In its September issue, Art+Auction compiled a list of the 25 most collectible midcareer artists working today. This month, ARTINFO will publish one installment from the feature per day. Click here to read Art+Auction editor-in-chief Eric Bryant’s introduction to the list.
Matthew Benedict | b. 1968 | United States
Ever since the 2014 unveiling of a commissioned four-panel mural depicting scenes of Tribeca throughout the years in the back barroom of the trendy Smyth hotel, Benedict has enjoyed new visibility and interest among buyers, says dealer Ted Bonin of New York’s Alexander and Bonin gallery.

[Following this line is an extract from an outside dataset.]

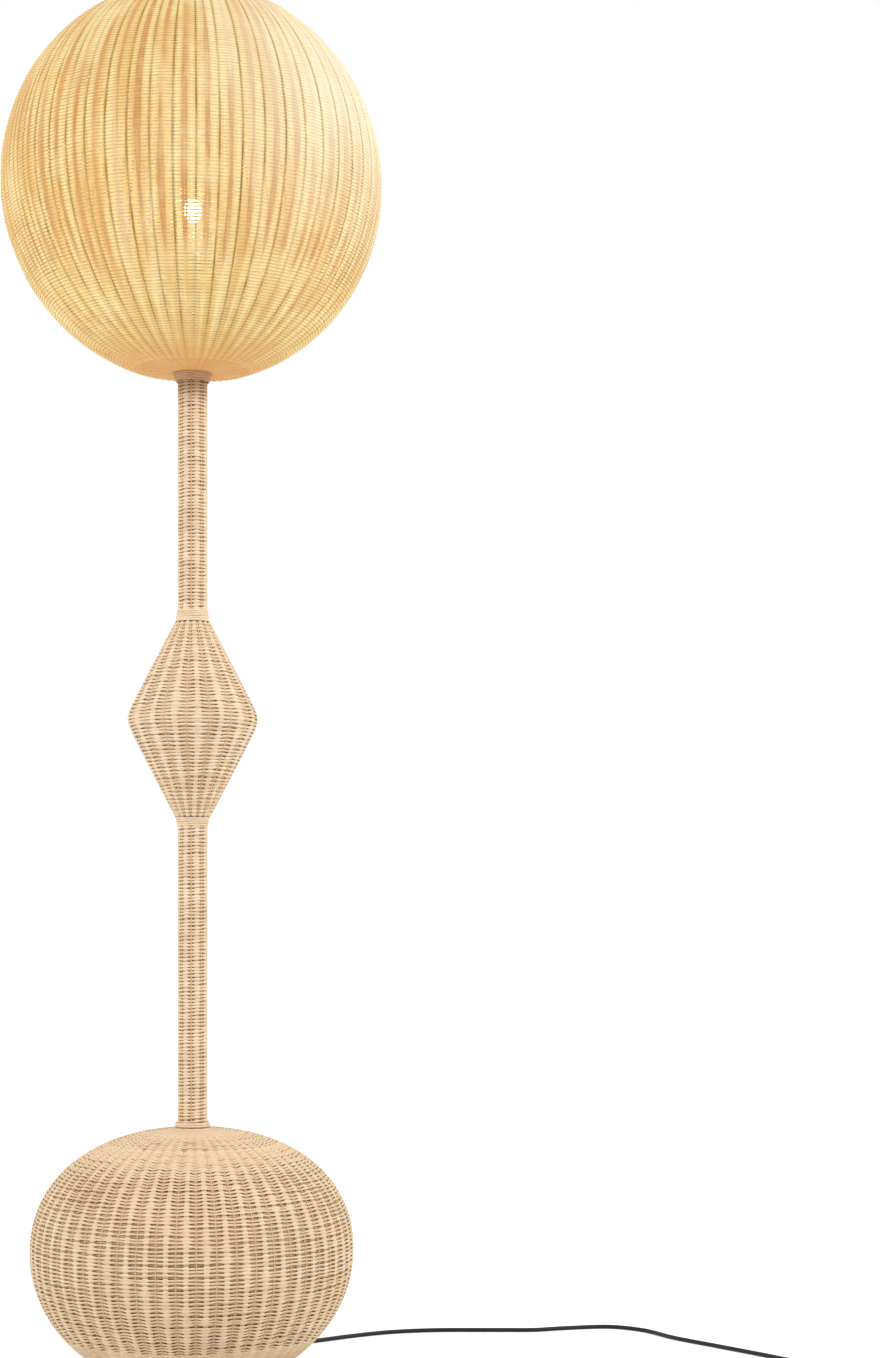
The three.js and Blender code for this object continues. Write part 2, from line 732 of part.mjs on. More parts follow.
// Globe: the wire cage, welded to the spider at its bottom ring.
const cagePath = cageAngles.map((angle) => inwards(shadePoint(angle), cageDepth));
const [cageFoot] = cagePath[0];
const cageHead = cagePath[cagePath.length - 1];
const arm = (turn) =>
  new THREE.BoxGeometry(spiderArmWidth, cageFoot, spiderThickness)
    .translate(0, -cageFoot / 2, spiderMiddle)
    .rotateZ(turn);
const spiderBlank = join(
  ring(pipeRadius + gap, spiderHubRadius, neckTop, spiderTop, tubeSides),
  hoop(cageFoot, spiderMiddle, cageWire, wideSides),
  hoop(...cageHead, cageWire, wideSides),
  ...range(3).map((k) => arm((2 * Math.PI * k) / 3)),
  ...range(6).map((k) =>
    rod(cagePath.map(([r, z]) => around(r, z, (Math.PI * k) / 3)), cageWire, wireSides),
  ),
);
const spiderBore = ring(0, pipeRadius + gap, neckTop - overrun, spiderTop + overrun, tubeSides);
add("shade_frame", cut(spiderBlank, spiderBore), steel);

// The washer and nut that hold the globe down, and the threaded riser to the lampholder.
const shadeNutLow = spiderTop + washerThickness;
add("shade_washer", ring(pipeRadius + gap, washerRadius, spiderTop, shadeNutLow, smallSides), steel);
add("shade_nut", nut(shadeNutLow), steel);
const riserLow = neckTop - riserDepth;
const riserTop = riserLow + riserLength;
add("riser_pipe", ring(pipeBore, pipeRadius, riserLow, riserTop, smallSides), steel);

// Lampholder: a domed cap, a shell with a ring at its mouth, the ceramic core, its contact and sleeve.
const holderLow = riserTop - holderGrip;
const holderJoint = holderLow + holderCapHeight;
const domeShares = [0.25, 0.45, 0.8];
const domeRadii = [stemCapNeckRadius, (stemCapNeckRadius + holderRadius) / 2, holderRadius];
const domeOuter = domeShares.map((share, i) => [domeRadii[i], holderLow + share * holderCapHeight]);
const domeInner = domeOuter.map(([radius, height]) => [radius - holderWall, height + holderWall]).reverse();
const holderCapOutline = [
  [pipeRadius + gap, holderLow],
  [domeRadii[0], holderLow],
  ...domeOuter,
  [holderRadius, holderJoint],
  [holderRadius - holderWall, holderJoint],
  ...domeInner,
  [pipeRadius + gap, domeInner[2][1]],
  [pipeRadius + gap, holderLow],
];
add("lampholder_cap", revolve(holderCapOutline, tubeSides), blackPlastic);
const shellLow = holderJoint + gap;
const shellTop = shellLow + holderShellHeight;
const shellBore = holderRadius - holderShellWall;
const shellOutline = [
  [shellBore, shellLow],
  [holderRadius, shellLow],
  [holderRadius, shellTop - 2 * holderSkirt],
  [holderRadius + holderSkirt, shellTop - holderSkirt],
  [holderRadius, shellTop],
  [shellBore, shellTop],
  [shellBore, shellLow],
];
add("lampholder_shell", revolve(shellOutline, tubeSides), blackPlastic);
const coreRadius = shellBore - gap;
const coreTop = shellLow + coreHeight;
const cylinder = (radius, low, high) =>
  revolve([[0, low], [radius, low], [radius, high], [0, high]], tubeSides);
add("lampholder_core", cylinder(coreRadius, shellLow, coreTop), ceramic);
add("lampholder_contact", cylinder(contactRadius, coreTop, coreTop + contactHeight), brass);
const threadTop = coreTop + threadSleeveHeight;
add("thread_sleeve", ring(coreRadius - threadSleeveWall, coreRadius, coreTop, threadTop, tubeSides), brass);

// Bulb: the screw cap with its rolled thread, and the opal glass, open at the neck inside the cap.
const bulbLow = coreTop + contactHeight + gap;
const bulbTop = bulbLow + bulbLength;
const bulbCapTop = bulbLow + bulbCapHeight;
const threadLow = bulbLow + 2 * bulbThreadPitch;
const threadTurns = Math.floor((bulbCapTop - threadLow) / bulbThreadPitch);
const threadOutline = range(threadTurns).flatMap((k) => [
  [bulbCapRadius, threadLow + bulbThreadPitch * k],
  [bulbCapRadius - bulbThreadDepth, threadLow + bulbThreadPitch * (k + 1 / 2)],
]);
const bulbCapOutline = [
  [0, bulbLow],
  [contactRadius, bulbLow],
  [bulbCapRadius - bulbThreadPitch, bulbLow + bulbThreadPitch],
  [bulbCapRadius - bulbThreadDepth, bulbLow + bulbThreadPitch],
  ...threadOutline,
  [bulbCapRadius - bulbThreadDepth, bulbCapTop],
  [0, bulbCapTop],
];
add("bulb_cap", revolve(bulbCapOutline, smallSides), brass);
const bulbCentre = bulbTop - bulbRadius;
const neckLow = bulbCapTop + gap;
const shoulderTurn = -Math.PI / 4;
function glassOutline(inset) {
  const radius = bulbRadius - inset;
  const shoulder = [radius * Math.cos(shoulderTurn), bulbCentre + radius * Math.sin(shoulderTurn)];
  const neck = new THREE.CubicBezierCurve(
    new THREE.Vector2(bulbNeckRadius - inset, neckLow),
    new THREE.Vector2(bulbNeckRadius - inset, (neckLow + shoulder[1]) / 2),
    new THREE.Vector2(shoulder[0] - neckEase, shoulder[1] - neckEase),
    new THREE.Vector2(...shoulder),
  );
  const globe = even(shoulderTurn, Math.PI / 2, 4).slice(1);
  return [
    ...neck.getPoints(3).map((p) => [p.x, p.y]),
    ...globe.map((turn) => [Math.max(0, radius * Math.cos(turn)), bulbCentre + radius * Math.sin(turn)]),
  ];
}
const glassRing = [...glassOutline(0), ...glassOutline(glassWall).reverse(), glassOutline(0)[0]];
add("bulb_glass", revolve(glassRing, tubeSides), opalGlass);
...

Some are even requesting studies for the mural, executed in gouache on archival bookbinder’s board, which range in price from $7,000 to $12,000. The Connecticut-born, Brooklyn-based artist, who has attracted a strong collector base in the United States and Europe, works in a variety of media, from sculpture—mostly assemblages of found objects—to drawings, photographs, embroideries, and paintings. “He often uses literature as a starting point, but he ends with an examination of American subculture,” says Bonin, citing the artist’s consideration of the history of masons through a reading of Moby-Dick, which resulted in his gouache-on-panel triptych Moby-Dick at Breakfast, 2009. Benedict’s themes, he adds, tend to develop over time and oscillate between paintings and objects. In 1993 the artist produced a work called Gumshoe. B. 1906, D. 1967, comprising the possessions of a fictional detective. Many of the same props reappeared in a 2000 painting, Durant. Then, in 2012, Benedict revisited these works, creating a wall relief using similar items titled Silent Still Life. Such objects range in price from $15,000 to $30,000. Five years ago, Benedict’s paintings sold for $8,000 to $35,000; today they vary between $15,000 and $50,000, reflecting a slow and steady appreciation. Next spring, Stene Projects in Stockholm will present a solo show of works by the artist, who is co-represented by the Zurich gallery Mai 36.